Una legge che vuole sfogliare l’album della nostra storia. Una legge che si sofferma sulle pagine, intoccabili per definizione, della Resistenza. E di quel che accadde nella nostra sventurata patria fra l’8 settembre del 1943 e il 25 aprile ’45. Una data lontana ma sempre a portata di mano se ancora lunedì pomeriggio il 25 è stato scomodato per indicare la fine dell’epoca berlusconiana.
Dunque c’è una proposta di legge che è stata parcheggiata per due anni in commissione, che avanza a velocità di lumaca e dovrà fare ancora un bel po’ di andirivieni fra Camera e Senato prima di diventare norma dello Stato. Questo testo finalmente si è sbloccato ed è stato subito coperto dal polverone delle polemiche, delle interpretazioni e delle scintille. Così diventa persino difficile capire quale sia il nocciolo. Il relatore Gregorio Fontana, Pdl, lo spiega così: «Si tratta di mettere ordine nel mondo delle associazioni combattentistiche costituite da reduci di guerra o di prigionia che, fra l’altro, ricevono contributi dallo Stato».
Poca cosa, i tempi sono grami per tutti, anche per chi ha rischiato la vita per l’Italia. Ma non è questo il punto, il problema va oltre i soldi e riguarda la presunta equiparazione fra i reduci di Salò e i partigiani dell’Anpi. In pratica, la norma metterebbe tutti sullo stesso piano, getterebbe i vinti e i vincitori, quelli che stavano dalla parte giusta e quelli che stavano dalla parte sbagliata, nello stesso calderone. Una tesi che Fontana smentisce con sdegno: «Questa storiella è falsa. Destituita di ogni fondamento. È che la sinistra cerca la polemica facile e s’inventa una legge che non c’è. Io nel testo scrivo che queste associazioni debbono riconoscersi nello spirito della Costituzione che è antifascista. Quindi il riconoscimento dei repubblichini è una bufala».

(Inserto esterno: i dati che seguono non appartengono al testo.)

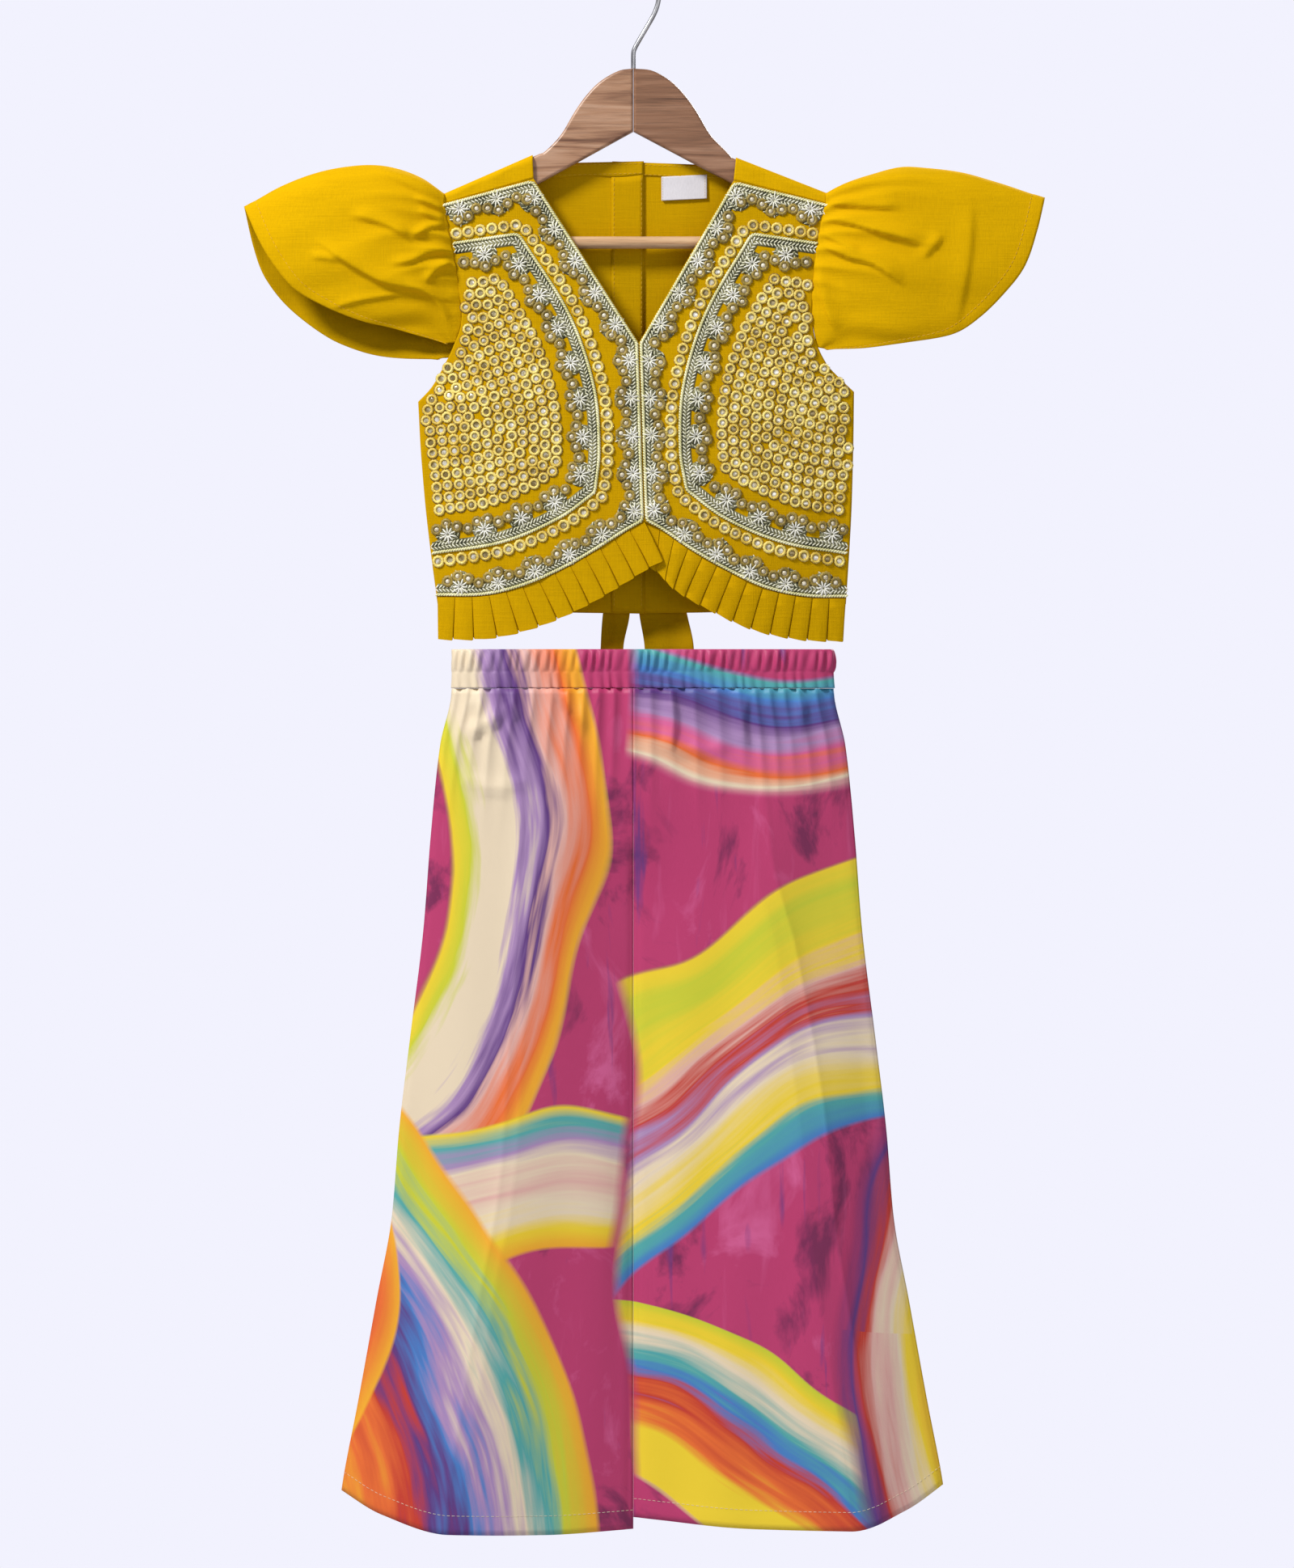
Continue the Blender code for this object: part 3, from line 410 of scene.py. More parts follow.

Non importa: giù le mani dalla nostra storia, dalle nostre medaglie, dai nostri valori, gridano i custodi dell’ortodossia. Così la zuffa, che ormai dovrebbe essere consegnata ai libri, si accende. E la storia diventa cronaca. Il passato che non vuole passare incombe e allora c’è chi si diverte sfogliando quell’album e recuperando le imprese di alcuni personaggi, oggi monumenti nazionali, che prima di installarsi saldamente a sinistra militarono dall’altra parte. Torna fuori il Dario Fo parà repubblichino e accanto a lui spuntano alcuni articoli firmati da alcune glorie tricolori, già in cattedra settant’anni fa. Come Eugenio Scalfari che sul settimanale Roma fascista scriveva il 24 settembre 42: «Gli imperi moderni quali noi li concepiamo sono basati sul cardine razza, escludendo pertanto l’estensione della cittadinanza dallo Stato nucleo alle altre genti». O, l’ancora più esplicito Giorgio Bocca: «Questo odio degli ebrei contro il fascismo è la causa prima della guerra».
Militanze e articoli remoti che ancora suscitano curiosità. Forse perché la parabola di queste celebrità è un po’ l’autobiografia della nazione, colta con una battuta fulminate dal generale americano Alexander Clark. Un giorno il comandante della V armata Usa in Italia disse a Curzio Malaparte, scrittore ma anche ufficiale di collegamento presso gli alleati: «In Italia ci sono quaranta milioni di fascisti e quaranta milioni di antifascisti».
Com’è come non è, il copione, inesorabile, è lo stesso già visto tante volte.